## Written problem
Every record here should be printed again exactly.
##### Supplied data
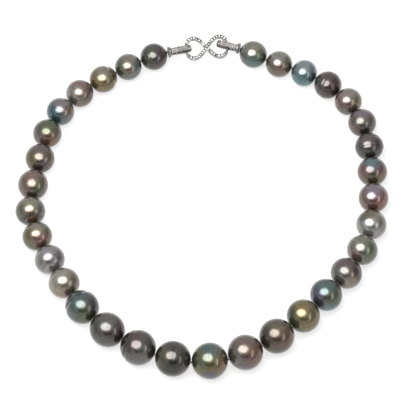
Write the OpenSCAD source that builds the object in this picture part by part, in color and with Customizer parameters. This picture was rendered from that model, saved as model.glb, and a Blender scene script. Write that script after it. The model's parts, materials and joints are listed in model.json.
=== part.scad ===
// Pearl necklace: a graduated strand of large near-round pearls, knotted on silk and closed
// by a figure-eight clasp that is pave set. It lies flat on the plane z = 0, clasp at +Y.
// All sizes are millimetres.

/* [Pearls] */
// Diameter of the pearls next to the clasp
smallest_d = 10.9; // [9:0.1:12.5]
// Diameter of the middle pearl
largest_d = 14.8; // [12.5:0.1:17]
// How late the pearls grow towards the middle: 1 grows evenly
graduation = 1.8; // [1:0.1:3]
// Gap between two pearls, where the knot sits
knot_gap = 0.5; // [0.4:0.05:1.2]
// Drilled hole through each pearl
bore_d = 0.8; // [0.6:0.05:1]
// Knot between two pearls
knot_d = 1.3; // [1.15:0.05:1.6]

/* [Loop] */
// Widens the loop's ends against its sides
loop_oval = 1.6; // [-4:0.1:4]
// Leans the oval to one side
loop_lean = -1.4; // [-4:0.1:4]
// Rounded three-cornered shape, with one corner at the middle pearl
loop_corner = 2; // [0:0.1:4]
// How far the clasp is pulled out of the loop's line
clasp_out = 2.6; // [0:0.1:3.4]
// How much further out the figure eight's right end lies than its left end
clasp_lean = 1.2; // [-2:0.1:2]
// Angle round the loop at which the knot after the middle pearl lies
start_angle = 8; // [0:1:12]

/* [Figure eight] */
// Overall length of the figure eight
eight_len = 17.8; // [16:0.1:21.4]
// Overall height of the figure eight
eight_h = 9.8; // [9:0.1:12]
// Roundness of its two lobes
eight_round = 0.25; // [0.1:0.01:0.32]
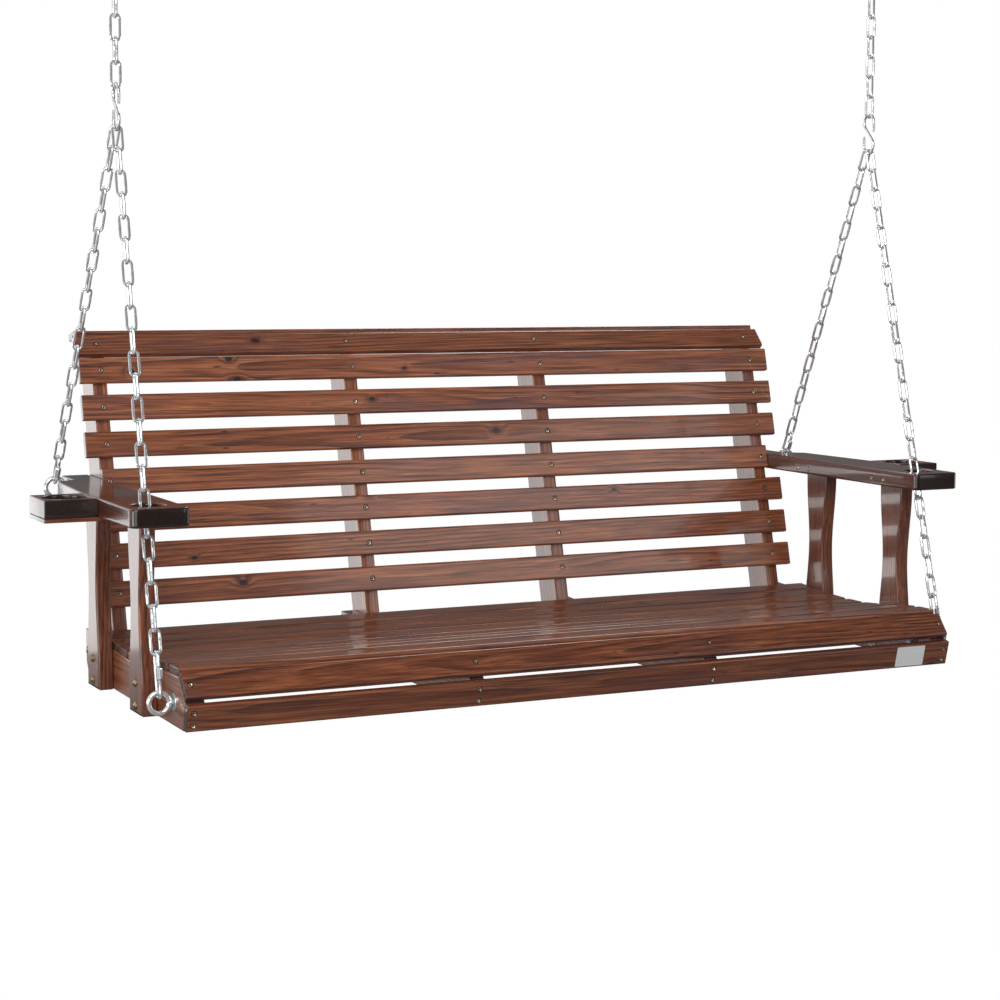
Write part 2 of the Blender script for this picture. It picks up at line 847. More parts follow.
    def material(self, name: str, grain: Grain) -> bpy.types.Material:
        """Stained wood for one piece, cut from its own part of a tree.

        Args:
            name: the material's name.
            grain: the piece's axes and the number that picks its cut.

        Returns:
            The material.
        """
        pick = np.random.default_rng(grain.turn)
        tilt = Matrix.Rotation(pick.normal(0, 0.011), 3, "Y") @ Matrix.Rotation(
            pick.normal(0, 0.013), 3, "Z")
        axes = tilt @ Matrix(grain.place.axes.tolist())
        turn = axes.to_euler()
        side = pick.choice([-1, 1]) * pick.uniform(0.0, 0.085)
        cut = np.array([pick.uniform(2, 60), side, pick.uniform(0.018, 0.06)])
        start = tuple(cut - np.array(axes) @ grain.place.origin)
        tone = grain.tone * float(pick.uniform(0.9, 1.1))
        material, w = blank_material(name)
        where = w.add("TexCoord", {}).outputs
        local = w.add("Mapping", {"Vector": where["Object"], "Location": start, "Rotation": turn})
        normal = w.add("Mapping", {"Vector": where["Normal"], "Rotation": turn},
                       vector_type="VECTOR")
        figure = w.add("Group", {}, node_tree=self.figure())
        w.tree.links.new(local.outputs[0], figure.inputs["Vector"])
        w.tree.links.new(normal.outputs[0], figure.inputs["Normal"])
        figure.inputs["Tone"].default_value = (tone, tone ** 1.22, tone ** 1.4, 1)
        w.surface(figure.outputs["Height"], 0.35, 0.25 * MM, {
            "Base Color": figure.outputs["Color"], "Roughness": figure.outputs["Roughness"],
            "IOR": 1.48, "Coat Weight": 0.6, "Coat Roughness": 0.07, "Coat IOR": 1.5})
        return material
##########
## The result
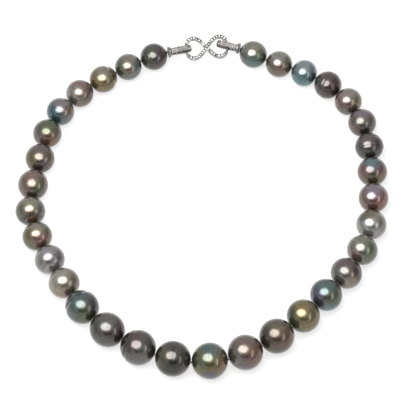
Write the OpenSCAD source that builds the object in this picture part by part, in color and with Customizer parameters. This picture was rendered from that model, saved as model.glb, and a Blender scene script. Write that script after it. The model's parts, materials and joints are listed in model.json.
=== part.scad ===
// Pearl necklace: a graduated strand of large near-round pearls, knotted on silk and closed
// by a figure-eight clasp that is pave set. It lies flat on the plane z = 0, clasp at +Y.
// All sizes are millimetres.

/* [Pearls] */
// Diameter of the pearls next to the clasp
smallest_d = 10.9; // [9:0.1:12.5]
// Diameter of the middle pearl
largest_d = 14.8; // [12.5:0.1:17]
// How late the pearls grow towards the middle: 1 grows evenly
graduation = 1.8; // [1:0.1:3]
// Gap between two pearls, where the knot sits
knot_gap = 0.5; // [0.4:0.05:1.2]
// Drilled hole through each pearl
bore_d = 0.8; // [0.6:0.05:1]
// Knot between two pearls
knot_d = 1.3; // [1.15:0.05:1.6]

/* [Loop] */
// Widens the loop's ends against its sides
loop_oval = 1.6; // [-4:0.1:4]
// Leans the oval to one side
loop_lean = -1.4; // [-4:0.1:4]
// Rounded three-cornered shape, with one corner at the middle pearl
loop_corner = 2; // [0:0.1:4]
// How far the clasp is pulled out of the loop's line
clasp_out = 2.6; // [0:0.1:3.4]
// How much further out the figure eight's right end lies than its left end
clasp_lean = 1.2; // [-2:0.1:2]
// Angle round the loop at which the knot after the middle pearl lies
start_angle = 8; // [0:1:12]

/* [Figure eight] */
// Overall length of the figure eight
eight_len = 17.8; // [16:0.1:21.4]
// Overall height of the figure eight
eight_h = 9.8; // [9:0.1:12]
// Roundness of its two lobes
eight_round = 0.25; // [0.1:0.01:0.32]
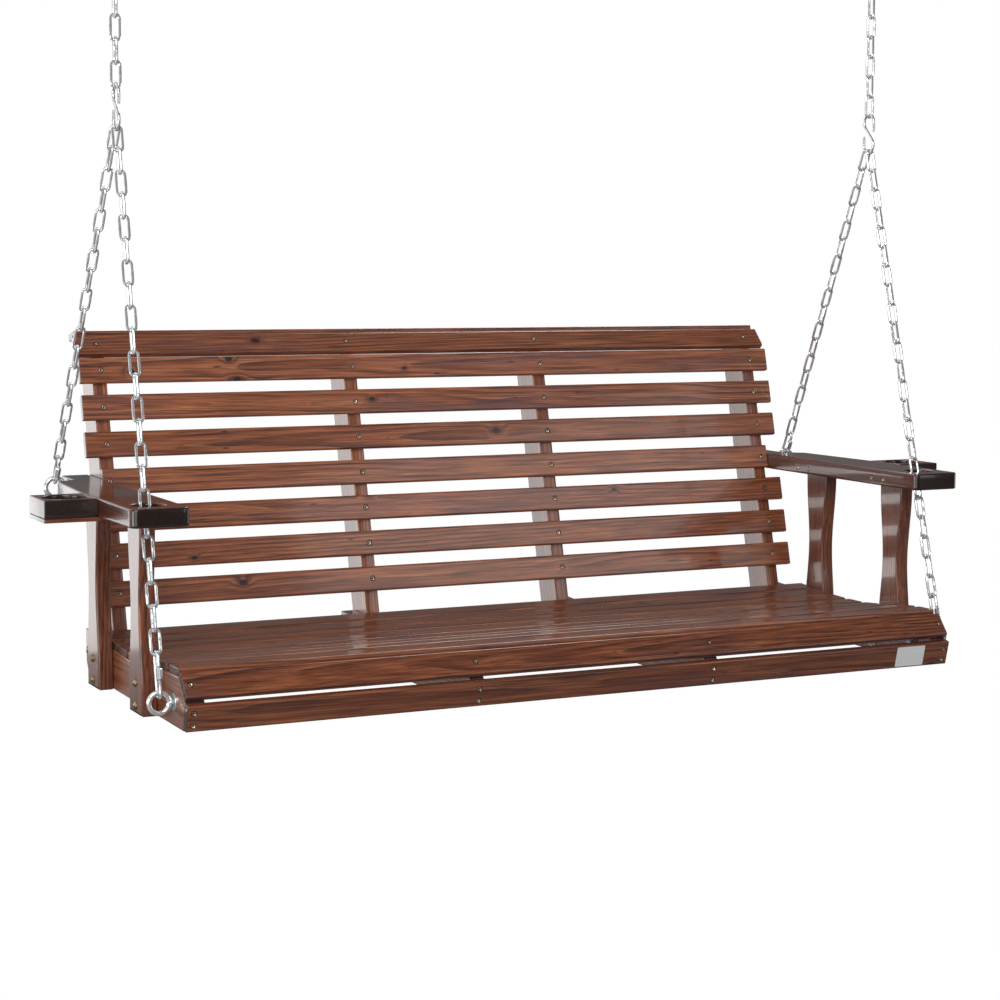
Write part 2 of the Blender script for this picture. It picks up at line 847. More parts follow.
    def material(self, name: str, grain: Grain) -> bpy.types.Material:
        """Stained wood for one piece, cut from its own part of a tree.

        Args:
            name: the material's name.
            grain: the piece's axes and the number that picks its cut.

        Returns:
            The material.
        """
        pick = np.random.default_rng(grain.turn)
        tilt = Matrix.Rotation(pick.normal(0, 0.011), 3, "Y") @ Matrix.Rotation(
            pick.normal(0, 0.013), 3, "Z")
        axes = tilt @ Matrix(grain.place.axes.tolist())
        turn = axes.to_euler()
        side = pick.choice([-1, 1]) * pick.uniform(0.0, 0.085)
        cut = np.array([pick.uniform(2, 60), side, pick.uniform(0.018, 0.06)])
        start = tuple(cut - np.array(axes) @ grain.place.origin)
        tone = grain.tone * float(pick.uniform(0.9, 1.1))
        material, w = blank_material(name)
        where = w.add("TexCoord", {}).outputs
        local = w.add("Mapping", {"Vector": where["Object"], "Location": start, "Rotation": turn})
        normal = w.add("Mapping", {"Vector": where["Normal"], "Rotation": turn},
                       vector_type="VECTOR")
        figure = w.add("Group", {}, node_tree=self.figure())
        w.tree.links.new(local.outputs[0], figure.inputs["Vector"])
        w.tree.links.new(normal.outputs[0], figure.inputs["Normal"])
        figure.inputs["Tone"].default_value = (tone, tone ** 1.22, tone ** 1.4, 1)
        w.surface(figure.outputs["Height"], 0.35, 0.25 * MM, {
            "Base Color": figure.outputs["Color"], "Roughness": figure.outputs["Roughness"],
            "IOR": 1.48, "Coat Weight": 0.6, "Coat Roughness": 0.07, "Coat IOR": 1.5})
        return material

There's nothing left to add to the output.